Domenica 22 maggio - VI di Pasqua
In quel tempo, Gesù disse: «Se uno mi ama, osserverà la mia parola e il Padre mio lo amerà e noi verremo a lui e prenderemo dimora presso di lui. Chi non mi ama, non osserva le mie parole; e la parola che voi ascoltate non è mia, ma del Padre che mi ha mandato. Vi ho detto queste cose mentre sono ancora presso di voi. Ma il Paraclito, lo Spirito Santo che il Padre manderà nel mio nome, lui vi insegnerà ogni cosa e vi ricorderà tutto ciò che io vi ho detto. Vi lascio la pace, vi do la mia pace. Non come la dà il mondo, io la do a voi. [...]».Giovanni 14,23-29
commento di fra Ermes per i social
NELLA CASA DELLE DUE PROMESSE
Il primo posto nel Vangelo non spetta alla morale, ma alla fede, che è una storia d'amore con Dio, Parola accolta e incarnata con ogni fibra del corpo. Lui mi chiede soltanto di diventare casa per le sue due promesse: lo Spirito e la pace.

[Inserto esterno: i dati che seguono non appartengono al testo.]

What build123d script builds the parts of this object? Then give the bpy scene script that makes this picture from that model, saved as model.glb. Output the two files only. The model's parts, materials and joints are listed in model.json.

Se uno mi ama. Per la prima volta Gesù rivendica per sé il sentimento più importante e dirompente del mondo umano: l'amore. Se mi ami, osserverai, comprenderai, assorbirai la mia parola, esattamente come si fa con le parole dell’amato. Il primo posto nel Vangelo non spetta alla morale, ma alla fede, che è una storia d'amore con Dio, di Parola accolta e incarnata con ogni fibra del corpo.
E noi abbiamo capito male, abbiamo capito “osserverai i miei comandamenti”. Ma la Parola, invece, «opera in voi che credete»; infatti crea, genera, accende, spalanca orizzonti, illumina passi, semina di vita i campi della storia.
Noi pensavamo: se osservo le sue leggi, io amo Dio. Non è così, perché si può essere cristiani osservanti anche per paura o per avere vantaggi, per sensi di colpa.
E ci hanno insegnato: se ti penti, Dio ti userà misericordia. Non è vero. E’ la sua misericordia a prevenire il pentimento, il cui tempo è l'anticipo, il cui amore è preveniente. Ma cosa vuol dire amare Gesù? Come si fa? E’ un'emozione, un gesto di carità, molte preghiere e sacrifici? No. Amare comincia con la resa a Dio, con il lasciarsi cullare da lui ad occhi chiusi. Dio non si merita, si accoglie, perché è il Dio della grazia, e non della legge.
Noi verremo verso colui che abbrevia instancabilmente le distanze, per stare presso la sua dimora. Siamo il cielo abitato da Dio, cielo immenso in cui spazia il Signore della vita. Campo dove cade pioggia di vita e accoglie germi divini.
E mi sembra che i pochi centesimi d’amore che ho non bastino quasi a nulla, che suonino a vuoto, invece il Misericordioso senza casa, cerca casa in me. Dove altrimenti? Forse non troverà una vera dimora, solo un povero riparo, una stalla, una baracca. Ma Lui mi chiede una cosa soltanto, di diventare frammento di cosmo ospitale. Casa per le sue due promesse: lo Spirito e la pace.
Dio prende dimora in te, ma se non pensi a lui, se non gli parli, se non lo ascolti nel segreto, nel silenzio, forse la casa è vuota, e non sei ancora dimora di Dio. Ma “lo Spirito vi insegnerà ogni cosa”. Lo Spirito: tesoro che non finisce, sorgente che non tace, vento che non posa. Che non avvolge soltanto i profeti, ma convoca tutti noi cercatori di tesori, cercatrici di perle. Con due verbi: Insegnare e Ricordare, i poli entro cui egli soffia indomito.
Colui che in principio covava le grandi acque e si librava sugli abissi, continua ancora a covare le menti e a librarsi, creatore, sugli abissi del cuore.
Vi lascio la pace, questo miracolo fragile e sempre infranto. Dono da costruire “artigianalmente” (papa Francesco), ciascuno con la sua piccola palma di pace nel deserto della storia, sacra minima oasi di pace dentro le relazioni quotidiane, responsabilità bellissima che nessuno mai potrà rubarci.